Another lawsuit followed in 2019, after The Trump administration failed to give protection to the longfin smelt and several other highly vulnerable species.
"This is a hugely important species whose decline highlights the potential loss of the bay’s native fish and fisheries,” Jeff Miller, a senior conservation advocate at the center, said in a statement. “Wildlife officials have dawdled and refused to protect longfin smelt for a quarter century. Meanwhile, more and more water diversions suck the life out of Central Valley rivers and the delta to benefit corporate agribusiness and development.”
The longfin smelt, which is already listed as a threatened species under California’s Endangered Species Act, is 3.5 to 4.3 inches long with a translucent silver appearance on its sides and gut, while its back has an olive to iridescent pinkish hue, according to the Fish and Wildlife Service's statement. It lives about two to three years in bays and estuaries along the coast from Northern California to Alaska. The Bay-Delta longfin smelt occupies only the San Francisco Bay estuary and some areas of the Pacific Ocean.
Protection under federal law will mean that destruction of the fish's habitat will also count as prohibited harm to the species, which isn't the case under state protection, Fish and Wildlife said.
The species' decline is one of numerous indicators of environmental imbalance in the San Francisco Bay estuary, the agency said, echoing observations repeatedly made by environmentalists.
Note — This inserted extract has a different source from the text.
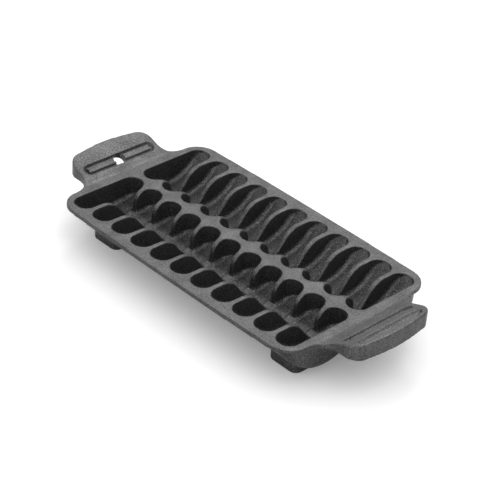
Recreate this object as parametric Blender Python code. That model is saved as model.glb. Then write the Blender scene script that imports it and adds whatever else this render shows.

“The longfin smelt’s catastrophic decline is yet another sign that water diversions from the rivers that feed the bay are unsustainable," Jon Rosenfield, senior scientist for San Francisco Baykeeper, said in a statement. "Now federal and state governments must act quickly to implement new safeguards for this unique species, as well as for the rest of San Francisco Bay’s native fish and wildlife.”